The fear of God confronts, challenges and conquers our worldly fears. It challenges our worldly fears. It reminds us that the world doesn’t have the last word. “Get up and do not be afraid,” Jesus said to Peter, James, and John. Pavlovitz concluded, “I wonder how those who profess faith in Jesus, yet preach a gospel of terror would respond to such a [statement]? (Get up and do not be afraid!) I wonder how their hearts might be renovated if their religion became a source of security rather than fuel for generating fear. I wonder how differently they might respond to the real pain and despair around them. I keep waiting for the people of God to act as if they believe that God is God. Fear is a powerful drug. It’s a fantastic political tactic. It’s a wonderful manipulator.

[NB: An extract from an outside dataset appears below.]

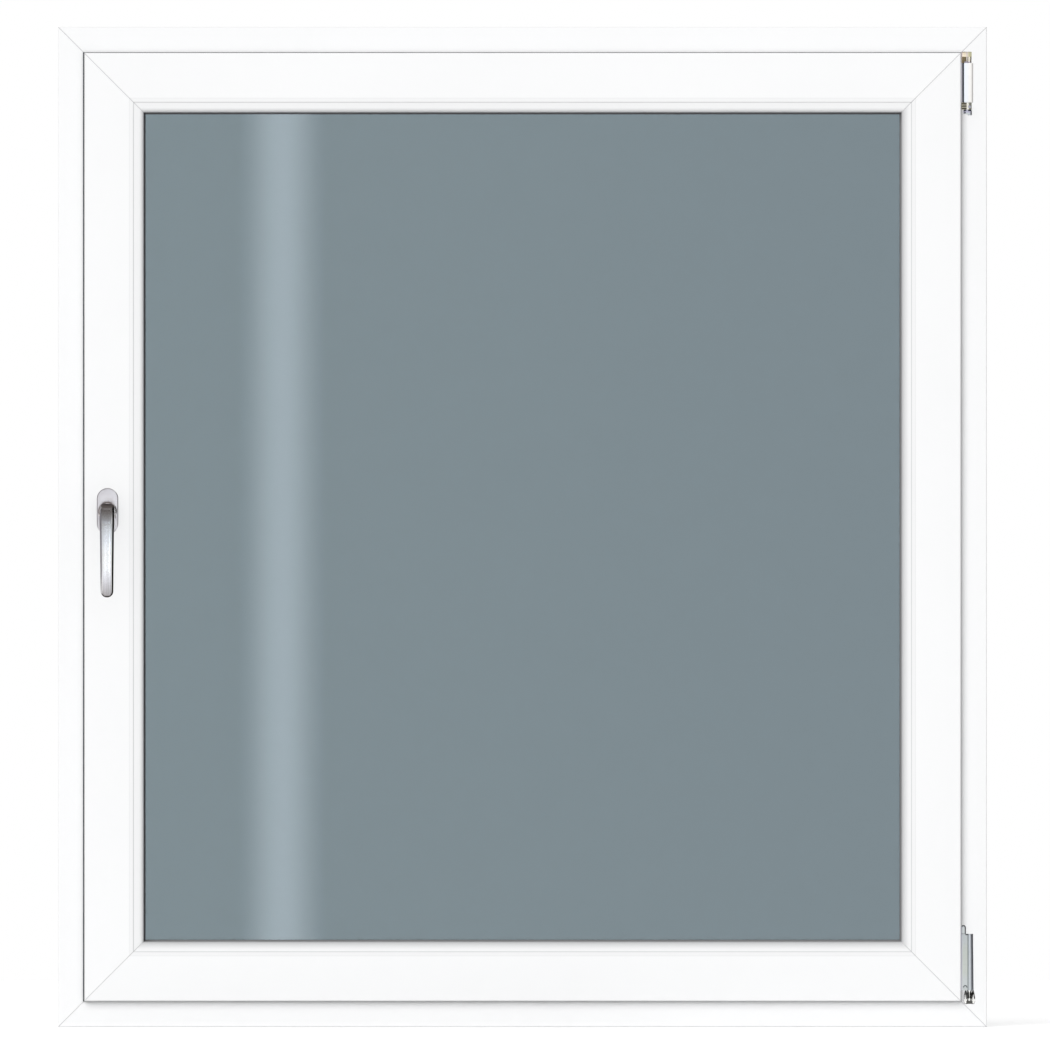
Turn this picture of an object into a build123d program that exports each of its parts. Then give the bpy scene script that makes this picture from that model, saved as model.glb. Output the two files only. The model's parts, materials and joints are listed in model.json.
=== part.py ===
from build123d import *
import os

os.makedirs("parts", exist_ok=True)

# A white plastic tilt-and-turn window, in millimetres. X runs along the wall with the hinges at +X,
# -Y faces the room and +Y the weather, Z is up from the middle of the frame's underside.

# Outer frame profile
frame_width = 1300.0
frame_height = 1400.0
frame_depth = 70.0
frame_body = 44.5
frame_leg_reach = 23.5
frame_leg_thickness = 12.0
frame_leg_bevel_width = 6.0
frame_leg_bevel_depth = 5.0
frame_edge_radius = 1.5
fixing_groove_width = 6.0
fixing_groove_depth = 3.0
fixing_groove_inset = 10.0
weld_groove_depth = 0.6

# Sash profile and how it sits in the frame
sash_overlap = 8.0
sash_flange_thickness = 12.0
sash_face_width = 63.0
sash_leg_thickness = 16.0
sash_leg_bevel_width = 6.0
sash_leg_bevel_depth = 8.0
sash_edge_radius = 2.0
room_gap = 3.0
weather_gap = 3.0
rebate_air = 12.0
hardware_groove_width = 16.0
hardware_groove_depth = 4.0
hardware_groove_from_flange = 5.0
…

It’s en effective motivator. But it’s a really lousy religion. May more Christians in America come to believe that the sky is not falling, because they know the One who holds up the sky.”
“I keep waiting for the people of God to act as if they believe that God is God.” That is the fear of God! We tremble, not because we are anxious, but because the magnitude of God’s glorious love overwhelms us.